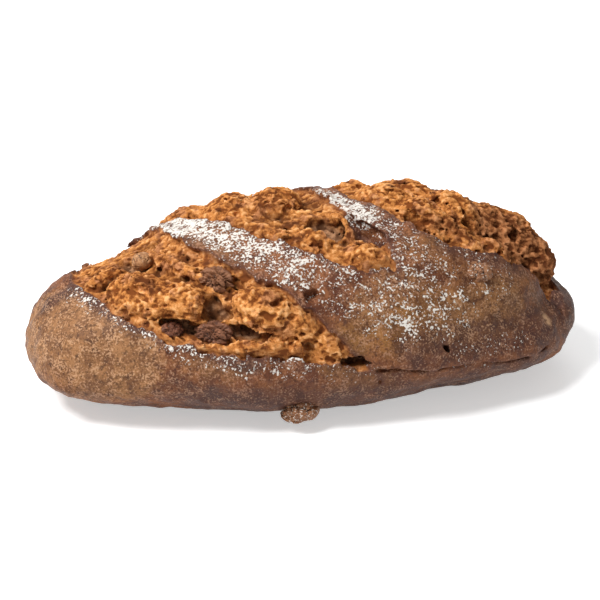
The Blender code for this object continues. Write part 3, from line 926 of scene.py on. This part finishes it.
# Each lamp: its name, place, size and power. All of them face the loaf.
LAMPS = (
    ("key", (-0.72, -0.26, 1.15), 0.45, 21.5),
    ("fill", (1.1, -1.2, 0.6), 1.2, 2.0),
    ("back", (0.3, 1.1, 0.9), 0.8, 5.0),
)
LAMP_TARGET = (0.0, 0.0, 0.04)
CAMERA_AZIMUTH = -12.3
CAMERA_ELEVATION = 24.7
CAMERA_DISTANCE = 0.889
CAMERA_LENS = 103.7
CAMERA_TARGET = (-0.0030, -0.0023, 0.0421)


def floor_material():
    """A pale floor that the camera sees a little brighter, so that it is white but keeps the shadow."""
    n = Nodes("floor_white")
    n.shader.inputs["Base Color"].default_value = (0.85, 0.85, 0.85, 1.0)
    n.shader.inputs["Roughness"].default_value = 0.9
    n.shader.inputs["Emission Color"].default_value = (1.0, 1.0, 1.0, 1.0)
    rays = n.add("ShaderNodeLightPath").outputs
    mirrored = n.maths("MAXIMUM", rays["Is Glossy Ray"], rays["Is Transmission Ray"])
    seen = n.maths("MAXIMUM", rays["Is Camera Ray"], mirrored)
    n.put(n.shader.inputs["Emission Strength"], n.maths("MULTIPLY", seen, FLOOR_GLOW))
    return n.material


def stage_and_light():
    """The floor, the world and three lamps."""
    scene = bpy.context.scene
    bpy.ops.mesh.primitive_plane_add(size=FLOOR_SIZE, location=(0, 0, -FLOOR_DROP))
    floor = bpy.context.object
    floor.name = "floor"
    floor.data.materials.append(floor_material())
    floor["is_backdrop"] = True
    world = bpy.data.worlds.new("studio")
    scene.world = world
    world.use_nodes = True
    background = world.node_tree.nodes["Background"]
    background.inputs["Color"].default_value = (1.0, 1.0, 1.0, 1.0)
    background.inputs["Strength"].default_value = WORLD_STRENGTH
    for name, place, size, power in LAMPS:
        lamp = bpy.data.lights.new(name, "AREA")
        lamp.size = size
        lamp.energy = power
        obj = bpy.data.objects.new(name, lamp)
        obj.location = place
        obj.rotation_euler = (Vector(LAMP_TARGET) - Vector(place)).to_track_quat("-Z", "Y").to_euler()
        scene.collection.objects.link(obj)


def camera():
    """The camera, looking at the loaf's middle from the front, a little from its left and above."""
    azimuth = math.radians(CAMERA_AZIMUTH)
    elevation = math.radians(CAMERA_ELEVATION)
    level = math.cos(elevation)
    back = Vector((math.sin(azimuth) * level, -math.cos(azimuth) * level, math.sin(elevation)))
    data = bpy.data.cameras.new("camera")
    data.lens = CAMERA_LENS
    obj = bpy.data.objects.new("camera", data)
    obj.location = Vector(CAMERA_TARGET) + back * CAMERA_DISTANCE
    obj.rotation_euler = (-back).to_track_quat("-Z", "Y").to_euler()
    bpy.context.scene.collection.objects.link(obj)
    bpy.context.scene.camera = obj


def main():
    scene = bpy.context.scene
    scene.view_settings.view_transform = "Standard"
    camera()
    stage_and_light()
    loaf = loaf_piece()
    loaf.data.materials.clear()
    loaf.data.materials.append(loaf_material())
    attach(loaf, "root")
    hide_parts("loaf")
    kernel = walnut_material()
    for name, sizes in WALNUTS.items():
        piece = walnut_piece(name, *sizes)
        piece.data.materials.append(kernel)
        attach(piece, "root")
        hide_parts(name)
    low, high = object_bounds()
    sizes = {"cad": [list(CAD_LOW), list(CAD_HIGH)], "visual": [list(low), list(high)]}


main()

## The request
Using the data above, output each line exactly.

## Expected answer
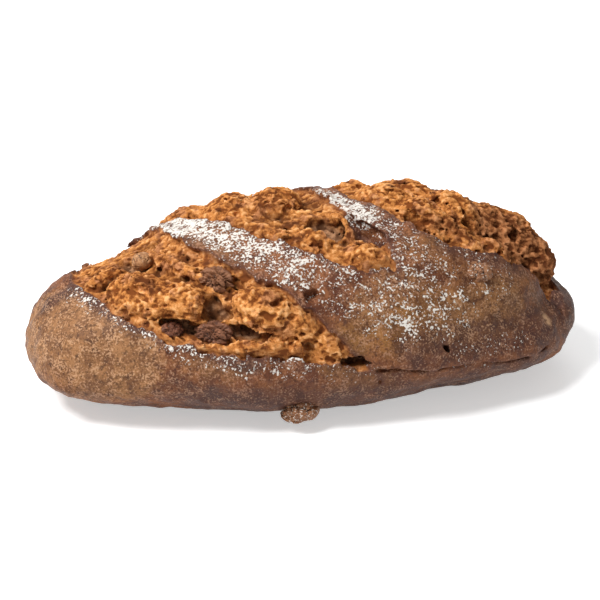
The Blender code for this object continues. Write part 3, from line 926 of scene.py on. This part finishes it.
# Each lamp: its name, place, size and power. All of them face the loaf.
LAMPS = (
    ("key", (-0.72, -0.26, 1.15), 0.45, 21.5),
    ("fill", (1.1, -1.2, 0.6), 1.2, 2.0),
    ("back", (0.3, 1.1, 0.9), 0.8, 5.0),
)
LAMP_TARGET = (0.0, 0.0, 0.04)
CAMERA_AZIMUTH = -12.3
CAMERA_ELEVATION = 24.7
CAMERA_DISTANCE = 0.889
CAMERA_LENS = 103.7
CAMERA_TARGET = (-0.0030, -0.0023, 0.0421)


def floor_material():
    """A pale floor that the camera sees a little brighter, so that it is white but keeps the shadow."""
    n = Nodes("floor_white")
    n.shader.inputs["Base Color"].default_value = (0.85, 0.85, 0.85, 1.0)
    n.shader.inputs["Roughness"].default_value = 0.9
    n.shader.inputs["Emission Color"].default_value = (1.0, 1.0, 1.0, 1.0)
    rays = n.add("ShaderNodeLightPath").outputs
    mirrored = n.maths("MAXIMUM", rays["Is Glossy Ray"], rays["Is Transmission Ray"])
    seen = n.maths("MAXIMUM", rays["Is Camera Ray"], mirrored)
    n.put(n.shader.inputs["Emission Strength"], n.maths("MULTIPLY", seen, FLOOR_GLOW))
    return n.material


def stage_and_light():
    """The floor, the world and three lamps."""
    scene = bpy.context.scene
    bpy.ops.mesh.primitive_plane_add(size=FLOOR_SIZE, location=(0, 0, -FLOOR_DROP))
    floor = bpy.context.object
    floor.name = "floor"
    floor.data.materials.append(floor_material())
    floor["is_backdrop"] = True
    world = bpy.data.worlds.new("studio")
    scene.world = world
    world.use_nodes = True
    background = world.node_tree.nodes["Background"]
    background.inputs["Color"].default_value = (1.0, 1.0, 1.0, 1.0)
    background.inputs["Strength"].default_value = WORLD_STRENGTH
    for name, place, size, power in LAMPS:
        lamp = bpy.data.lights.new(name, "AREA")
        lamp.size = size
        lamp.energy = power
        obj = bpy.data.objects.new(name, lamp)
        obj.location = place
        obj.rotation_euler = (Vector(LAMP_TARGET) - Vector(place)).to_track_quat("-Z", "Y").to_euler()
        scene.collection.objects.link(obj)


def camera():
    """The camera, looking at the loaf's middle from the front, a little from its left and above."""
    azimuth = math.radians(CAMERA_AZIMUTH)
    elevation = math.radians(CAMERA_ELEVATION)
    level = math.cos(elevation)
    back = Vector((math.sin(azimuth) * level, -math.cos(azimuth) * level, math.sin(elevation)))
    data = bpy.data.cameras.new("camera")
    data.lens = CAMERA_LENS
    obj = bpy.data.objects.new("camera", data)
    obj.location = Vector(CAMERA_TARGET) + back * CAMERA_DISTANCE
    obj.rotation_euler = (-back).to_track_quat("-Z", "Y").to_euler()
    bpy.context.scene.collection.objects.link(obj)
    bpy.context.scene.camera = obj


def main():
    scene = bpy.context.scene
    scene.view_settings.view_transform = "Standard"
    camera()
    stage_and_light()
    loaf = loaf_piece()
    loaf.data.materials.clear()
    loaf.data.materials.append(loaf_material())
    attach(loaf, "root")
    hide_parts("loaf")
    kernel = walnut_material()
    for name, sizes in WALNUTS.items():
        piece = walnut_piece(name, *sizes)
        piece.data.materials.append(kernel)
        attach(piece, "root")
        hide_parts(name)
    low, high = object_bounds()
    sizes = {"cad": [list(CAD_LOW), list(CAD_HIGH)], "visual": [list(low), list(high)]}


main()